Впечатления, почерпнутые мной в результате общения с семьёй Залесского, были в чём-то созвучны с моими детскими впечатлениями, занимавшими меня в пору раннего детства, когда в книжном шкафу деда Егора я нашел альбомы с образами мифов древней Греции. Тогда эти альбомы, населенные обнаженными нимфами и козлоногими сатирами, красочно говорили о юной женской красоте. Как сложилась судьба сыновей владельца мельницы на притоке Оки – Вашане, я не знаю. Впрочем, впоследствии, в Алексине до меня доходили слухи о жизни Михалька (Михаила Павловича Залесского). Вроде, он пережил войну и жил в Алексине в свои зрелые годы, но я с ним в то время не встречался.

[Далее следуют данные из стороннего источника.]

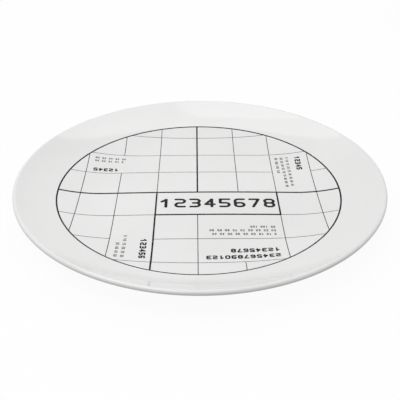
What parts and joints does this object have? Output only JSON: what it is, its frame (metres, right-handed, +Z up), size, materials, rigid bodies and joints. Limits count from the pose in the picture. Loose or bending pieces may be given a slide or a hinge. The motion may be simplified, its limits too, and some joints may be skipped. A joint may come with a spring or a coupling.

Потом в юности, когда у меня определили понятие «абсолютный слух» и стало ясно, что моя семья неспособна учить меня музыке (я в то время жил вдвоём с матерью на её зарплату в 35 рублей), я пристрастился с постоянным вниманием к чёрной тарелке – репродуктору, через которую Москва передавала классическую музыку. Внимая музыкальным передачам, я забывал, что надо делать домашние задания. Услышанная мною мелодия Вагнера «Полёт валькирии», заставила меня вспомнить давнее впечатление, полученное мною при просмотре рисунка «Битва в Тевтобургском лесу» в журнале «Нива», в книжном шкафу деда Егора. Это впечатление слилось в моём сознании с мелодией Вагнера настолько, что я уже не мог отделить одно от другого.

Так тешил я мой музыкальный слух. В то время меня увлекали музыкальные образы многих композиторов, среди которых я особенно любил произведения Бетховена, Бизе, Вагнера, Чайковского, Грига, Бородина, особенно Героическую симфонию Бетховена; «Пер Гюнт» Грига, где мне особенно нравилась мелодия Грига «Танец Анитры». На этом мои музыкальные привязанности не кончились. Москва через тарелку репродуктора передавала ещё оперные арии и романсы именитых певцов Собинова, Шаляпина, Лемешева, Козловского. Кроме их прекрасных голосов, зачастую звучали оперные арии в исполнении легендарных исполнителей прошлого Тито Гобби, Аделины Патти, Амелиты Галли Курчи. Они демонстрировали образцы настоящего итальянского «бельканто». Эти арии легко укладывались в моей юношеской памяти, так, что я через некоторое время мог для себя уверенно воспроизводить их необыкновенную красоту. Любовь к музыке, её классическим произведениям, сопровождала меня в течение всей моей жизни.

В то время я услышал не по радио, а в непосредственном исполнении «Лунную сонату» Бетховена. Это случилось, когда я неожиданно попал на семейное торжество начальницы моей матери, психиатра Христовой – Шостак Марии Ивановны. В числе приглашенных был врач, видимо связанный с Марией Ивановной узами дружбы. Он после долгих уговоров и просьб хозяйки с трудом согласился, ссылаясь на то, что при исполнении Лунной он слишком сильно переживает её содержание, исполнить сонату Бетховена.

Так я впервые услышал Лунную сонату. Его исполнение потрясло меня до глубины души. Моё увлечение музыкой не было чем-то преходящим. Оно увлекало меня и впредь. Особенно запомнились произведения Бизе – опера «Кармен» и «Хабанера». А когда стал известным и вошёл в круг советских композиторов Родион Щедрин, меня восхищала его «Кармен – сюита».

Слушая это произведение, я не раз вспоминал музыкальные упражнения братьев Щедриных, доносившиеся ко мне в далёкие годы детства из дома напротив. Впоследствии, я убедился в том, что именно их концерты, подслушанные мной, мальчишкой, сыграли решающую роль в становлении моего музыкального слуха. Иначе и быть не могло, ведь в Абакумовском доме я мог слышать разве что гитарные аккорды, извлекаемые моим дядей Михаилом и его сестрой Ольгой из видавшей виды гитары. И может быть, еще в их же исполнении мещанские романсы, которые, надо сказать, были написаны на стихи таких знаменитых и известных поэтов, как Есенин, Тютчев, Фет.